++++ Data excerpt ++++
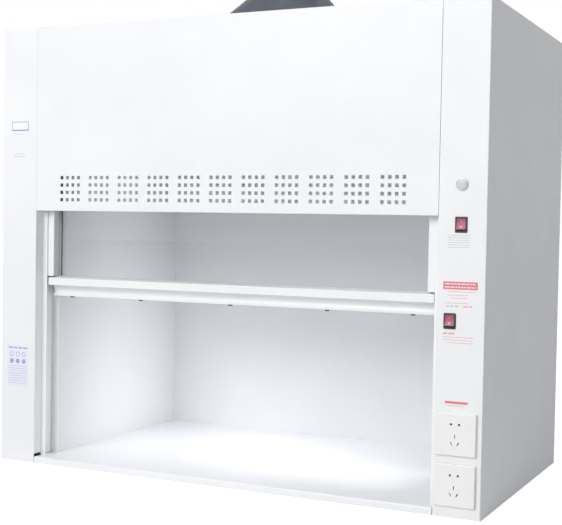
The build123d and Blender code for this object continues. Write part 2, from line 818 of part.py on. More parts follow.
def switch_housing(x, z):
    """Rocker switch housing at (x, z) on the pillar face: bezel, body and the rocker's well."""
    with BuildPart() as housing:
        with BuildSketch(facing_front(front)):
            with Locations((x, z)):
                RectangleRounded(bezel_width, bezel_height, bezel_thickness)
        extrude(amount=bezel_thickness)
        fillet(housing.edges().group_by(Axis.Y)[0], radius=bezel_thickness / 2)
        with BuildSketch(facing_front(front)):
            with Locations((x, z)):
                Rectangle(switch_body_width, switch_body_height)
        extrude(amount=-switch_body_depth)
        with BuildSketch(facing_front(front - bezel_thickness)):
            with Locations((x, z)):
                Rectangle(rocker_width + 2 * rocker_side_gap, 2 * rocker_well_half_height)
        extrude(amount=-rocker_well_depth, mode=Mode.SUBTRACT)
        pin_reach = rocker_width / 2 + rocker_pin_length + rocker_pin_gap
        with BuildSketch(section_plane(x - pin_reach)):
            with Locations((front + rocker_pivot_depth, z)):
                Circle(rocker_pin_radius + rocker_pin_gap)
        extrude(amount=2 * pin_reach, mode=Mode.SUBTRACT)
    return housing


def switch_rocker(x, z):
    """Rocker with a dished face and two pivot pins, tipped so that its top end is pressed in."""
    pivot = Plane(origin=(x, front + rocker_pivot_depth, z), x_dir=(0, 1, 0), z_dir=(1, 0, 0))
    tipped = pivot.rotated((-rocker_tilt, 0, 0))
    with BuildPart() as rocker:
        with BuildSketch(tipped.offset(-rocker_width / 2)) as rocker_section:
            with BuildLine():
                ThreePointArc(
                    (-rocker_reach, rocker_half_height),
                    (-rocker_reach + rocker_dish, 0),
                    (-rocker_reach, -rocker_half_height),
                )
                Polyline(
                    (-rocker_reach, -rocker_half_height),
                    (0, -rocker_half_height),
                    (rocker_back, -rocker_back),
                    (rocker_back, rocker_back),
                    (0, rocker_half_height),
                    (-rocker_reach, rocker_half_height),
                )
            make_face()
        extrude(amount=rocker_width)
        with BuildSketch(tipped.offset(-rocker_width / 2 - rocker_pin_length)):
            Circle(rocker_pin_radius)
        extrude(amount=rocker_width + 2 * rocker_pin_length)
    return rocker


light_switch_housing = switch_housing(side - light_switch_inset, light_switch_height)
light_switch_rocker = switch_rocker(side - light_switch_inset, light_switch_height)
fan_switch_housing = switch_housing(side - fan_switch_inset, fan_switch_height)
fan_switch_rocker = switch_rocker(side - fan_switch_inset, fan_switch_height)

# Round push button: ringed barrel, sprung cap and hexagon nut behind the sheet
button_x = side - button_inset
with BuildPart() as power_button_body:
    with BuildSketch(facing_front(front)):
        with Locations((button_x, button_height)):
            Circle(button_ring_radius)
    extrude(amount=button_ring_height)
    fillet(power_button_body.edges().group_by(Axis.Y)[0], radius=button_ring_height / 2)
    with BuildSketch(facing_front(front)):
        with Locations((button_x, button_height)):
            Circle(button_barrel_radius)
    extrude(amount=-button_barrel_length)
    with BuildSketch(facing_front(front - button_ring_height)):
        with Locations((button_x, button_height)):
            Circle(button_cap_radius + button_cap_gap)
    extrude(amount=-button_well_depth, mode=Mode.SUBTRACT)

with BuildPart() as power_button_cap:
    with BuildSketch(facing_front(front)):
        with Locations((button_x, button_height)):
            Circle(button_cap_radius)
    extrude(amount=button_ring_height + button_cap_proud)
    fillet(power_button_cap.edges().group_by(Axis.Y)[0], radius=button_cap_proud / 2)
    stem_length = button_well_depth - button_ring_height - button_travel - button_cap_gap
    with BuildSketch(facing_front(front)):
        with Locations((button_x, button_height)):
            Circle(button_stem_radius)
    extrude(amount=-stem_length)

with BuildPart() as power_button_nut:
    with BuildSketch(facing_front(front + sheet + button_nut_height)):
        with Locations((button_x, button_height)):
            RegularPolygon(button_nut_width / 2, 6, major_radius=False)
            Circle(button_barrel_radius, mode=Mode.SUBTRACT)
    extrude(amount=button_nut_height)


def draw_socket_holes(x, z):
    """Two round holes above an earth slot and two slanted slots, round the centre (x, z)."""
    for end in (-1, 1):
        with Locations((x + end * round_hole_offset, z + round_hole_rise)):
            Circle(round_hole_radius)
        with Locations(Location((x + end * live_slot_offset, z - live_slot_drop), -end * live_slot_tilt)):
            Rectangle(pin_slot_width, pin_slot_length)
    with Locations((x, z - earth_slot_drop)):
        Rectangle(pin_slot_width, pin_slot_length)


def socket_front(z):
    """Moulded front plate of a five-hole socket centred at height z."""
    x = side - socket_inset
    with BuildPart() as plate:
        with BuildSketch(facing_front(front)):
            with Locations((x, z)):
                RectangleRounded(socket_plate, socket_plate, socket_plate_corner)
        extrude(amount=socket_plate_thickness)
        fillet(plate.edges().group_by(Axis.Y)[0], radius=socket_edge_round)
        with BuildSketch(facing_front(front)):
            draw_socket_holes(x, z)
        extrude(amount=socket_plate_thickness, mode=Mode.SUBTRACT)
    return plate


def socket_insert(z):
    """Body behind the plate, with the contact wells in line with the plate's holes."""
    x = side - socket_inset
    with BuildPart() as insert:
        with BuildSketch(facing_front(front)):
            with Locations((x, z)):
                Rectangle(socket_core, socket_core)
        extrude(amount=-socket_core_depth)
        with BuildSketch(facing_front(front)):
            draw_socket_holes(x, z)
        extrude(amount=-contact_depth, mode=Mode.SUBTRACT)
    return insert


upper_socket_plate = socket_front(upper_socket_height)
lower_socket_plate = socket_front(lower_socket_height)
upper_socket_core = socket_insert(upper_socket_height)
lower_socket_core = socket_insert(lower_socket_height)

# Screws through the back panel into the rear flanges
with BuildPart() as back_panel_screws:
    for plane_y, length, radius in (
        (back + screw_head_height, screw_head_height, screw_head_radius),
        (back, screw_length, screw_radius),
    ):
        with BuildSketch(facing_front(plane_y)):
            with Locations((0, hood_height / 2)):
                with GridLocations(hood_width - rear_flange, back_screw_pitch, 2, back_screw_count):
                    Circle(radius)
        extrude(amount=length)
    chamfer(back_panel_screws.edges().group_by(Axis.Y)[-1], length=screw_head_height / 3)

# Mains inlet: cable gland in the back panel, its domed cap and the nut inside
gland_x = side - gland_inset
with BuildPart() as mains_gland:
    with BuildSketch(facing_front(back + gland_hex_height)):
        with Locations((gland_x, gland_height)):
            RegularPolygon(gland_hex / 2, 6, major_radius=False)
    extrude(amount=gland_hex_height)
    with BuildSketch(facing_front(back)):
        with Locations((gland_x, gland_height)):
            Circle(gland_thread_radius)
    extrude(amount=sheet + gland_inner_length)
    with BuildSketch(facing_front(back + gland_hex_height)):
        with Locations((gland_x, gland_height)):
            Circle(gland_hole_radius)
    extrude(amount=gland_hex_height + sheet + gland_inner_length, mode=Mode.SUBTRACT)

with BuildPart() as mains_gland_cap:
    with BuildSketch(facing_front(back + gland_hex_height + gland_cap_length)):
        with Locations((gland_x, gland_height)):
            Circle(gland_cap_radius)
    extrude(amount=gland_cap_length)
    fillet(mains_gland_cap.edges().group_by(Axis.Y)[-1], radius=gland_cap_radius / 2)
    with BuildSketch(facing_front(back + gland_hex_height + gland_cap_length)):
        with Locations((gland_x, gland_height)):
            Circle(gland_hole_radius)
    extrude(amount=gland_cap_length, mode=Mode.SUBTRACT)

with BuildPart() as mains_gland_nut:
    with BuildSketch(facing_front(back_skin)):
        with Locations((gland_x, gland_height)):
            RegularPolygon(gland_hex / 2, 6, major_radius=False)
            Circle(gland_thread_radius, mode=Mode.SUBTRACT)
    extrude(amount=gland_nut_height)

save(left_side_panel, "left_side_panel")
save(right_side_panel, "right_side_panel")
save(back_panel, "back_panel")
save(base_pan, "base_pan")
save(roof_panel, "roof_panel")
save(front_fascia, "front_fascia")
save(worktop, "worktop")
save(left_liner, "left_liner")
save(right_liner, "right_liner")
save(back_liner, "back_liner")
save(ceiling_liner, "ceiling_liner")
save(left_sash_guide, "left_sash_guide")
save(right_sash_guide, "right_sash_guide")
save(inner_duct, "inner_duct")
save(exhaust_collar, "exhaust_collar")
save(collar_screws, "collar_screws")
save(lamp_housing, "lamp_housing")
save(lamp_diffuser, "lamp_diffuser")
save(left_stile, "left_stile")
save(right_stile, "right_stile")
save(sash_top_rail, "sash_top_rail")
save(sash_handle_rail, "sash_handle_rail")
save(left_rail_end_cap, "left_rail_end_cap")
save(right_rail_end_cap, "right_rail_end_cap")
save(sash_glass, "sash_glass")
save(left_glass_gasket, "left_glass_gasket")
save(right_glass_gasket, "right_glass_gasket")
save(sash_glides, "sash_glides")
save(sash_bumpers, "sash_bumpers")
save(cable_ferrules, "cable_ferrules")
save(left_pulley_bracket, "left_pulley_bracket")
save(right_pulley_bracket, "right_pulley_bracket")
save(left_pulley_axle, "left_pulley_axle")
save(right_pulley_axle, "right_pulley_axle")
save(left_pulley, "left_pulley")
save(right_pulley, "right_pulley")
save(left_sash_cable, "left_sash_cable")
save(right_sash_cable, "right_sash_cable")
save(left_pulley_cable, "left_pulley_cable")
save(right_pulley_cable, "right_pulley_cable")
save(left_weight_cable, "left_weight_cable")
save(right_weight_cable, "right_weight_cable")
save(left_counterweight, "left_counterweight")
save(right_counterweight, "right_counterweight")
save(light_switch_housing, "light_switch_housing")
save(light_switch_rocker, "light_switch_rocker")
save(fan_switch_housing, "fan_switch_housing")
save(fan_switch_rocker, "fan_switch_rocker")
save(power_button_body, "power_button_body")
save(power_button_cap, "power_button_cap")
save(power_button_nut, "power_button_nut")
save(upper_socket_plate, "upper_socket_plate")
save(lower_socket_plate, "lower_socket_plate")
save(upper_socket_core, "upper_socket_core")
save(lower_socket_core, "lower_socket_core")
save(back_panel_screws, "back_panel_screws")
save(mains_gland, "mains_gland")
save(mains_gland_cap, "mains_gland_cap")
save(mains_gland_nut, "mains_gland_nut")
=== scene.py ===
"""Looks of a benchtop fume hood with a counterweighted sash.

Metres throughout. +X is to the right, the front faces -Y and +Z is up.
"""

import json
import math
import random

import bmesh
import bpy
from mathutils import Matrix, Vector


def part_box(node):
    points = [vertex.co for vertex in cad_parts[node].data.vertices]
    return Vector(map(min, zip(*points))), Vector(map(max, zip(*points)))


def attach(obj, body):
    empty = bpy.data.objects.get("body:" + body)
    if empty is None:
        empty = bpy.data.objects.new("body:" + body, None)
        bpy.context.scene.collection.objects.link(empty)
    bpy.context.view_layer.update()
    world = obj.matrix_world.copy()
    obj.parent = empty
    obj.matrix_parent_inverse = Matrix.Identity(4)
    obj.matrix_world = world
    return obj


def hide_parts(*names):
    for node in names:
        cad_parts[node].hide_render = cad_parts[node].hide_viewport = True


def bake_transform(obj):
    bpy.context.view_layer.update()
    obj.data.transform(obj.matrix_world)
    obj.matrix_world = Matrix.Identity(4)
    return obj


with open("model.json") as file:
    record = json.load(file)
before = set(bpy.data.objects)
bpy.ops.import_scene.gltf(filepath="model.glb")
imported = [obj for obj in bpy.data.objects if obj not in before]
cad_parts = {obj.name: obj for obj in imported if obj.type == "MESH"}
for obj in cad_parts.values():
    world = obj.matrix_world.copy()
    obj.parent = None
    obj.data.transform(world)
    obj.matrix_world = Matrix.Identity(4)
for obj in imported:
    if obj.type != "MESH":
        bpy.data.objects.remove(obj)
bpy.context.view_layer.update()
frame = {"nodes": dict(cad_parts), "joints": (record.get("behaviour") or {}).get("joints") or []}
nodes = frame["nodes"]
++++
== Aim of the task ==
Using the material above, report each line where "nodes" occurs.

== The result ==
frame = {"nodes": dict(cad_parts), "joints": (record.get("behaviour") or {}).get("joints") or []}
nodes = frame["nodes"]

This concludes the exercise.